Europe's Energy Crisis Scam
Let me see if I can explain very quickly and simply, the energy crisis scam that's going on in Europe and how this demonstrates the extent to which states have been captured by business. Okay. They're talking about doing a price cap on energy purchases. They've been doing this in Greece since July, and the European Commission wants to duplicate this process for Europe or this policy for all of Europe. They will agree to buy energy at such and such amount per kilowatt hour, okay, from energy companies.
The energy companies, however, will continue to charge whatever price they want to charge. So say, for example, they wanna charge 800, euros per kilowatt hour. The European Commission will agree to pay, say, 80 per kilowatt hour. So the difference there is what? $7.20, 720.
So they will buy from the energy companies at the full price, the 800, but then the energy company has to give them back the difference, 720. That 720 that they give back to the states will then be given back to energy retailers. The tricky part about that is the providers own the retailers. So that means that the state is giving the money to the energy companies, then the energy companies are giving them the difference back to the state, and then the state is giving that money back again right back to the energy companies. It's a shell game.
And as we see, the profits for energy companies are off the charts. If prices were based on their actual cost of production and transmission of energy, then their profits would be the same as they were last year or two years ago or three years ago because they're charging according to their expenses. And the other side of it is, in order to try to keep prices lower for consumers, the government is gonna borrow money to subsidize energy prices for consumers. Governments are going to be going into debt in order to meet the profit margin demands of energy companies. That's called states being captured by big business.

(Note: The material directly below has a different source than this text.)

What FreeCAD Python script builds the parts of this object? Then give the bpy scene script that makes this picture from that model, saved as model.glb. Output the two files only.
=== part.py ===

And, of course, when governments go into debt, they have to slash their budgets. They have to slash their spending. They have to impose harsh austerity measures on the population in order to pay their debts. This again is corporate capture of the state. Now a relatively easy solution to this is not a price cap.
Don't put a price cap. Put a cap on profit margins. You should only be allowed to inflate your prices a certain percentage above your production costs, above your expenses. Simple solution. Just put a legal fixed limit on the percentage allowed for a profit margin for energy producers, providers, and retailers.
It it could be solved relatively easily if the states were not captured by business.